6. What are typical RBAC roles in a RevOps platform?

A well-structured RevOps platform uses RBAC to define specific roles with tailored permissions. While the exact roles can vary, they typically include a hierarchy like this:

  • Sales Reps: Have the most restricted access, usually limited to viewing and editing their own accounts, deals, and performance data.
  • Managers: Can access team-level information, allowing them to view their direct reports’ pipelines, dashboards, and reporting.
  • RevOps Analysts: Act as system administrators with broader permissions to manage rules, configurations, and data integrations across the platform.
  • Executives: Often have high-level, read-only access to view aggregated dashboards and reports for strategic planning without the risk of accidentally altering data.

7. Why should executives have read-only access in RBAC systems?

Granting executives read-only access is a best practice for preserving data integrity. Leaders need full visibility into performance, but they are not typically hands-on system users. Giving them edit permissions creates a high risk of accidental deletions or data entry errors that could corrupt records and skew high-level reports. A read-only role provides the perfect balance: it protects the accuracy of strategic dashboards and underlying data while giving leadership the complete, unfiltered visibility they need to make informed decisions.

8. How does RBAC prevent commission disputes?

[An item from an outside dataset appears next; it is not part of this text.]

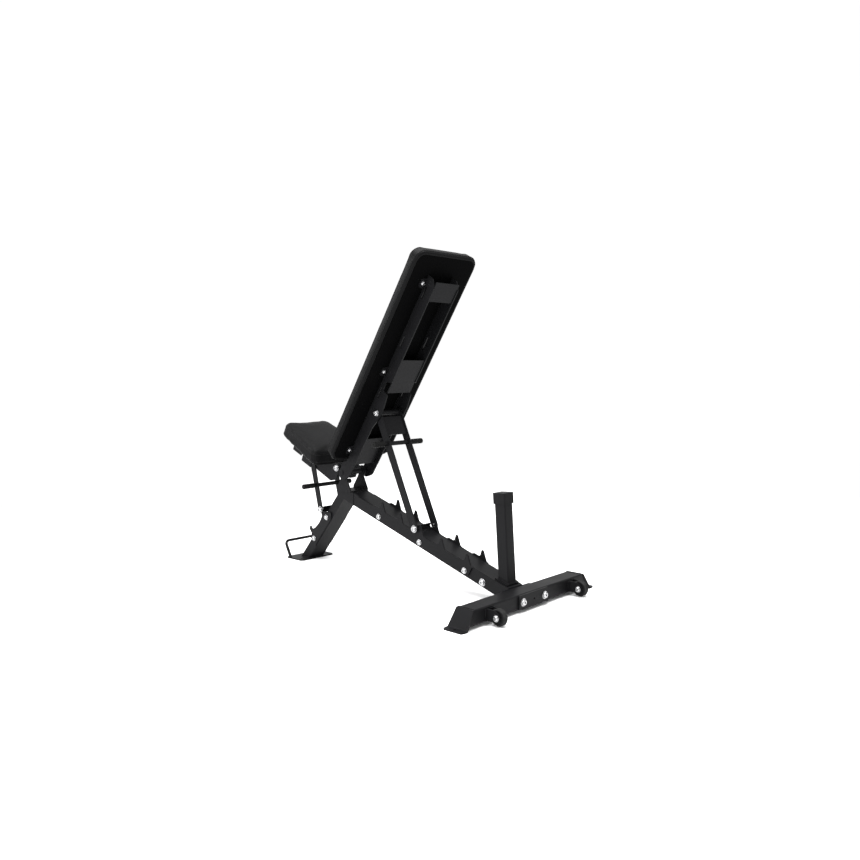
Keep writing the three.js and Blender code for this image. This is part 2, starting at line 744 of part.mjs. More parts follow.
piece(
  'hinge_axle',
  turned([
    [-axleEnd - 3, 0],
    [-axleEnd - 3, 9],
    [-axleEnd, 11],
    [-axleEnd, axleRadius],
    [axleEnd, axleRadius],
    [axleEnd, 11],
    [axleEnd + 3, 9],
    [axleEnd + 3, 0],
  ], 24).translate(0, pivotY, pivotZ),
  blackSteel(),
);
const sleeve = (half, bore, outer, sides = 20) => turned([
  [-half, bore],
  [-half, outer],
  [half, outer],
  [half, bore],
  [-half, bore],
], sides);
piece(
  'back_pivot_sleeve',
  sleeve(lugInner - sideGap, axleRadius + runningGap, axleRadius + 4).translate(0, pivotY, pivotZ),
  blackSteel(),
);

// ---- back frame -----------------------------------------------------------------------------------
// Local y runs up the back from the pivot, local z points to the pad's face.

const back = frameAt(pivotY, pivotZ, backAngle);
const padBolt = 4.2;
const propBulge = flangeDepth + 13;
const earEnd = axleRadius + 13;
const sideOutline = rounded([
  [backPadStart - 5, -gap, 4],
  [backPadStart - 20, 15, 12],
  [-earEnd, 15, 15],
  [-earEnd - 1, -18, 15],
  [8, -flangeDepth + 4, 24],
  [propPivotAlong - 62, -flangeDepth - 1, 40],
  [propPivotAlong - 6, -propBulge, 30],
  [propPivotAlong + 38, -propBulge, 20],
  [propPivotAlong + 88, -flangeDepth - 4, 8],
  [propPivotAlong + 92, -22, 8],
  [propPivotAlong + 128, -22, 8],
  [propPivotAlong + 136, -flangeDepth, 8],
  [flangeEnd - 24, -flangeDepth, 8],
  [flangeEnd, -24, 8],
  [flangeEnd, -gap],
]);
const slotAt = (station) => rectangle(
  station - slotLength / 2,
  slotDepths[0],
  station + slotLength / 2,
  slotDepths[1],
  2,
);
const sideHoles = [
  circle(0, 0, axleRadius + runningGap),
  circle(propPivotAlong, -propPivotDepth, boltM12 + runningGap),
  ...slotStations.map(slotAt),
];
// Tabs bent outwards at the pad's back, each with a bolt hole.
function sidePlateWithTabs(side) {
  const low = side > 0 ? sideInner : -sideOuter;
  const wall = sideways(sideOutline, low, low + sidePlate, sideHoles);
  const tabs = tabStations.map((station) => {
    const outline = rounded([
      [side * (sideOuter - 1), station - tabLength / 2],
      [side * (sideOuter + tabReach), station - tabLength / 2 + 4, 8],
      [side * (sideOuter + tabReach), station + tabLength / 2 - 4, 8],
      [side * (sideOuter - 1), station + tabLength / 2],
    ]);
    const bolt = circle(side * (sideOuter + tabReach / 2), station, padBolt + runningGap, 12);
    return upwards(outline, -gap - 4, -gap, [bolt]);
  });
  return join(wall, ...tabs);
}
piece('back_side_plate_left', sidePlateWithTabs(1), blackSteel(), back);
piece('back_side_plate_right', sidePlateWithTabs(-1), blackSteel(), back);

const webHalf = sideInner - gap;
const webLow = -flangeDepth + 3;
const webAt = (from, to, low = webLow) => upwards(
  rectangle(-webHalf, from, webHalf, to),
  low,
  low + webThickness,
);
piece('back_web_top', webAt(flangeEnd - 4 - topWebLength, flangeEnd - 4), blackSteel(), back);
piece('back_web_middle', webAt(propPivotAlong + 92, propPivotAlong + 232), blackSteel(), back);
piece('back_web_bottom', webAt(webStart, webStart + 122, webLow + bottomWebRecess), blackSteel(), back);

// A pad whose back holds a plywood board flush with its own back face.
const padHalf = padWidth / 2;
const backPadEnd = backPadStart + backPadLength;
function padSolid(outline, recess, side, thickness) {
  const block = cut(upwards(outline, 0, thickness), upwards(recess, -5, boardThickness + gap));
  return common(block, sideways(side, -padWidth, padWidth));
}
// The pad's side view: from start to end, with the corner at its start bevelled.
const padSide = (start, end, thickness) => {
  const step = Math.sign(end - start) * padEdge;
  return [
    new THREE.Vector2(start, -1),
    new THREE.Vector2(start, thickness - padEdge),
    new THREE.Vector2(start + step, thickness + 0.1),
    new THREE.Vector2(end, thickness + 0.1),
    new THREE.Vector2(end, -1),
  ];
};
piece(
  'back_pad',
  padSolid(
    rectangle(-padHalf, backPadStart, padHalf, backPadEnd, backPadCorner),
    rectangle(
      boardInset - padHalf - gap,
      backPadStart + boardInset - gap,
      padHalf - boardInset + gap,
      backPadEnd - boardInset + gap,
      backPadCorner - boardInset + gap,
    ),
    padSide(backPadStart, backPadEnd, padThickness),
    padThickness,
  ),
  blackVinyl(),
  back,
);
const boardHoles = tabStations.flatMap((station) => [-1, 1].map(
  (side) => circle(side * (sideOuter + tabReach / 2), station, padBolt + runningGap, 12),
));
piece(
  'back_board',
  upwards(
    rectangle(
      boardInset - padHalf,
      backPadStart + boardInset,
      padHalf - boardInset,
      backPadEnd - boardInset,
      backPadCorner - boardInset,
    ),
    0,
    boardThickness,
    boardHoles,
  ),
  plywood(),
  back,
);

// ---- back prop --------------------------------------------------------------------------------------

boltAcross('prop_pivot_bolt', propPivotAlong, -propPivotDepth, boltM12, -sideOuter, sideOuter, back);
bench.updateMatrixWorld(true);
const propTop = back.localToWorld(new THREE.Vector3(0, propPivotAlong, -propPivotDepth));
const pinAt = beamFrame.localToWorld(new THREE.Vector3(0, notchAlong[restNotch], pinLift));
const propLength = propTop.distanceTo(pinAt);
const propAngle = Math.atan2(pinAt.y - propTop.y, propTop.z - pinAt.z);
const prop = frameAt(propTop.y, propTop.z, propAngle);
const barEnd = propWidth / 2;
// A bar with round ends that hangs from its pivot down to its pin.
function barOutline(width, length) {
  const half = width / 2;
  return [
    ...arc(new THREE.Vector2(0, 0), half, 0, Math.PI),
    ...arc(new THREE.Vector2(0, -length), half, Math.PI, 2 * Math.PI),
  ];
}
platePair(
  'prop_bar',
  barOutline(propWidth, propLength),
  propInner,
  propOuter,
  [
    circle(0, 0, boltM12 + runningGap),
    circle(0, -backHandleAlong, handleRadius + gap),
    circle(0, -propLength, boltM12 + runningGap),
  ],
  blackSteel,
  prop,
);
piece(
  'prop_pivot_sleeve',
  sleeve(propInner - sideGap, boltM12 + runningGap, boltM12 + 4),
  blackSteel(),
  prop,
);
// Cross plate between the bars, on their rear side.
piece(
  'prop_web',
  sideways(rectangle(barEnd - 8, -92, barEnd - 4, -20, 1), gap - propInner, propInner - gap),
  blackSteel(),
  prop,
);
function crossHandle(name, y, z, parent) {
  const half = handleLength / 2;
  const bar = [
    [-half, 0],
    [-half, gripRadius - 2],
    [2 - half, gripRadius],
    [gripLength - half, gripRadius],
    [gripLength - half, handleRadius],
    [half - gripLength, handleRadius],
    [half - gripLength, gripRadius],
    [half - 2, gripRadius],
    [half, gripRadius - 2],
    [half, 0],
  ];
  piece(name, turned(bar, 16).translate(0, y, z), blackSteel(), parent);
}
crossHandle('prop_handle', 0, -backHandleAlong, prop);

// The pin is left open at the ladder plates: a stud in each bar and a saddle between the plates.
const studGap = 0.6;
function studs(name, z, inner, outer, parent) {
  const stud = (radius) => [
    [inner, 0],
    [inner, radius],
    [outer + gap, radius],
    [outer + gap, radius * 2],
    [outer + gap + 1.5, radius * 2],
    [outer + gap + 1.5, radius * 1.55],
    [outer + radius * 0.9, radius * 1.5],
    [outer + radius * 1.25, radius * 0.9],
    [outer + radius * 1.4, 0],
  ];
  const left = turned(stud(boltM12), 12).translate(0, 0, z);
  piece(`${name}_left`, left, zinc(), parent);
  const mirror = stud(boltM12).map(([x, radius]) => [-x, radius]).reverse();
  piece(`${name}_right`, turned(mirror, 12).translate(0, 0, z), zinc(), parent);
}
studs('prop_pin', -propLength, ladderOuter + studGap, propOuter, prop);

// A half round saddle, open towards the rear, between the two ladder plates.
function saddle(name, z, parent) {
  const half = ladderInner - studGap;
  const outer = pinRadius + 3.5;
  const inner = pinRadius;
  const centre = new THREE.Vector2(0, z);
  const section = [
    ...arc(centre, outer, Math.PI * 0.3, Math.PI * 1.4),
    ...arc(centre, inner, Math.PI * 1.4, Math.PI * 0.3),
  ];
  piece(name, sideways(section, -half, half), blackSteel(), parent);
}
saddle('prop_saddle', -propLength, prop);

// ---- seat -------------------------------------------------------------------------------------------
// Local -y runs forwards along the seat from the pivot, local z points to the pad's face.

const seat = frameAt(pivotY, pivotZ, -seatAngle);
const seatEnd = seatPadStart + seatPadLength;
const trapezoid = (inset) => rounded([
  [inset - padHalf, -seatPadStart - inset, 26 - inset * 0.6],
  [inset - seatFrontWidth / 2, -seatEnd + inset, seatCorner - inset * 0.6],
  [seatFrontWidth / 2 - inset, -seatEnd + inset, seatCorner - inset * 0.6],
  [padHalf - inset, -seatPadStart - inset, 26 - inset * 0.6],
]);
const seatSide = padSide(-seatPadStart, -seatEnd, seatPadThickness);
piece(
  'seat_pad',
  padSolid(trapezoid(0), trapezoid(boardInset - gap), seatSide, seatPadThickness),
  blackVinyl(),
  seat,
);
piece('seat_board', upwards(trapezoid(boardInset), 0, boardThickness), plywood(), seat);

const seatDepth = 68;
const seatSideOutline = rounded([
  [-seatBoltAlong + 17, -seatBoltDepth + 17, 14],
  [-seatBoltAlong - 9, -seatBoltDepth + 17, 9],
  [-seatPadStart + 4, -gap, 3],
  [-seatEnd + 62, -gap],
  [-seatEnd + 62, -14, 6],
  [-seatPropAlong - 22, -seatDepth + 4, 20],
  [-seatPlateStart + 20, -seatDepth, 20],
  [-seatBoltAlong + 13, -seatDepth + 18, 8],
  [-seatBoltAlong + 17, -20, 10],
]);
const seatBoltHole = () => circle(-seatBoltAlong, -seatBoltDepth, boltM12 + runningGap);
const seatPropHole = () => circle(-seatPropAlong, -seatPropDepth, boltM12 + runningGap);
const lugOutline = rounded([
  [16, -16, 15],
  [16, 16, 15],
  [-seatBoltAlong - 14, 16 - seatBoltDepth, 12],
  [-seatBoltAlong - 14, -12 - seatBoltDepth, 12],
]);
const lugHoles = () => [circle(0, 0, axleRadius + runningGap), seatBoltHole()];
// Brackets under the pad, each with its outer edge turned down.
const seatBrackets = [[220, 56, 18], [139, 60, 26]]; // station, length, depth of the turned edge
const bracketEdge = 15; // inside the pad's edge
function seatBracket(side, [station, length, depth]) {
  const share = (station - seatPadStart) / seatPadLength;
  const reach = THREE.MathUtils.lerp(padHalf, seatFrontWidth / 2, share) - bracketEdge;
  const from = -station - length / 2;
  const to = -station + length / 2;
  const section = rounded([
    [-gap, hingeOuter - 1],
    [-gap, reach, 5],
    [-depth, reach],
    [-depth, reach - 4],
    [-gap - 4, reach - 4, 1],
    [-gap - 4, hingeOuter - 1],
  ]).map((point) => new THREE.Vector2(point.x, side * point.y));
  return endways(section, from, to);
}
function seatSidePlate(side) {
  const span = (near, far) => (side > 0 ? [near, far] : [-far, -near]);
  const wall = sideways(seatSideOutline, ...span(hingeInner, hingeOuter), [seatBoltHole(), seatPropHole()]);
  const lug = sideways(lugOutline, ...span(lugInner, lugOuter), lugHoles());
  const ring = circle(-seatBoltAlong, -seatBoltDepth, 11);
  const spacer = sideways(ring, ...span(lugOuter - 1, hingeInner + 1), [seatBoltHole()]);
  return join(wall, lug, spacer, ...seatBrackets.map((bracket) => seatBracket(side, bracket)));
}
piece('seat_side_plate_left', seatSidePlate(1), blackSteel(), seat);
piece('seat_side_plate_right', seatSidePlate(-1), blackSteel(), seat);
boltAcross('seat_hinge_bolt', -seatBoltAlong, -seatBoltDepth, boltM12, -hingeOuter, hingeOuter, seat);

// ---- seat prop ----------------------------------------------------------------------------------------

const seatPropInner = hingeOuter + sideGap;
const seatPropOuter = seatPropInner + seatPropPlate;
boltAcross('seat_prop_pivot_bolt', -seatPropAlong, -seatPropDepth, boltM12, -seatPropOuter, seatPropOuter, seat);
bench.updateMatrixWorld(true);
const seatPropTop = seat.localToWorld(new THREE.Vector3(0, -seatPropAlong, -seatPropDepth));
const seatPinAt = legFrame.localToWorld(new THREE.Vector3(0, seatPinUp, seatPinOut));
const seatPropLength = seatPropTop.distanceTo(seatPinAt);
const seatPropAngle = Math.atan2(seatPinAt.y - seatPropTop.y, seatPropTop.z - seatPinAt.z);
const seatProp = frameAt(seatPropTop.y, seatPropTop.z, seatPropAngle);
platePair(
  'seat_prop_bar',
  barOutline(seatPropWidth, seatPropLength),
  seatPropInner,
  seatPropOuter,
  [
    circle(0, 0, boltM12 + runningGap),
    circle(0, -seatHandleAlong, handleRadius + gap),
    circle(0, -seatPropLength, boltM12 + runningGap),
  ],
  blackSteel,
  seatProp,
);
crossHandle('seat_prop_handle', 0, -seatHandleAlong, seatProp);
studs('seat_prop_pin', -seatPropLength, ladderOuter + studGap, seatPropOuter, seatProp);
saddle('seat_prop_saddle', -seatPropLength, seatProp);

// ---- origin: on the ground, under the centre of the bench -----------------------------------------------

const model = new THREE.Group();
model.add(bench);
bench.updateMatrixWorld(true);
const box = new THREE.Box3().setFromObject(bench, true);
bench.position.set(-(box.min.x + box.max.x) / 2, -(box.min.y + box.max.y) / 2, -box.min.z);

export default model;
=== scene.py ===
import json
import math

import bmesh
import bpy
from mathutils import Matrix, Vector, noise
from mathutils.bvhtree import BVHTree


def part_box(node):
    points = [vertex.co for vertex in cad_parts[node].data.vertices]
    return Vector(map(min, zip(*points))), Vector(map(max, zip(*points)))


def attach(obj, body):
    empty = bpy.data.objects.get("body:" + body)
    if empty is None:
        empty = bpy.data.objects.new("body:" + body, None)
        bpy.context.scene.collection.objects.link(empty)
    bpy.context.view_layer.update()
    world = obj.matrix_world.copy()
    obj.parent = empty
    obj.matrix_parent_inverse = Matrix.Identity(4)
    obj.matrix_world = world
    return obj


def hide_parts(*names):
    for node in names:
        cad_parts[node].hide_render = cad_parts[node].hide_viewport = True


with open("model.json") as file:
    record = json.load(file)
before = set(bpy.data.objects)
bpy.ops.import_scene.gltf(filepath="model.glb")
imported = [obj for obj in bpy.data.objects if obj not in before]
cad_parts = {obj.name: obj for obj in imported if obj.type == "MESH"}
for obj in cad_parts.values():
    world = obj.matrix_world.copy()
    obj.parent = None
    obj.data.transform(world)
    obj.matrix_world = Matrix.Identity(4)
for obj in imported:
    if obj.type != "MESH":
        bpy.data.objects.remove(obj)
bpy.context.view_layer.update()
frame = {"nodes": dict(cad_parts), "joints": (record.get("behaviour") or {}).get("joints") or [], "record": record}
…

RBAC is a powerful tool for preventing commission disputes by strictly enforcing data privacy. It ensures that sales reps can only see their own sensitive compensation data and cannot view their peers’ earnings, bonuses, or specific deal assignments. This privacy protection is essential for eliminating the comparison-based conflicts and resentment that can poison a sales floor. By keeping commission information confidential between the individual rep and management, you foster a healthier culture where reps can focus on their own performance instead of others’.